By Enyichukwu Enemanna
A Colombian woman deported from the United States to the Democratic Republic of Congo under a new agreement with the Trump administration says she was under pressure to return to Colombia despite the dangers she would face there.
The 29-year-old woman, is part of an initial group of 15 migrants from South America who were flown to the Central African nation last week.
The U.S. administration has struck several third-country deportation agreements with African nations to further President Donald Trump’s crackdown on immigration.
Congo is one of the most unstable, with more than seven million people internally displaced by conflict and more than a million refugees abroad.
The woman and two others in the group from Colombia, Peru and Ecuador told Reuters that, since arriving in the country, they had been offered no credible option but to return home.
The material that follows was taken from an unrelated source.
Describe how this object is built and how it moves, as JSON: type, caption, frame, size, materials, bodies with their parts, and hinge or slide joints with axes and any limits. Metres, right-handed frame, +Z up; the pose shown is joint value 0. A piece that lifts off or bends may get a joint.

“We feel pressured to agree to go back to our country, regardless of the risks,” she said.
She fled Colombia in January 2024 because she was kidnapped and tortured by the FARC rebel group and was seriously abused by her ex-husband who is a police officer, she wrote in her application for asylum in the United States, which Reuters has seen.
A U.S. immigration judge ruled in May 2025 that she was more likely than not to be tortured again if she were forced back home, U.S. court records reviewed by Reuters showed.
The other two migrants said they were also granted legal protection by U.S. judges.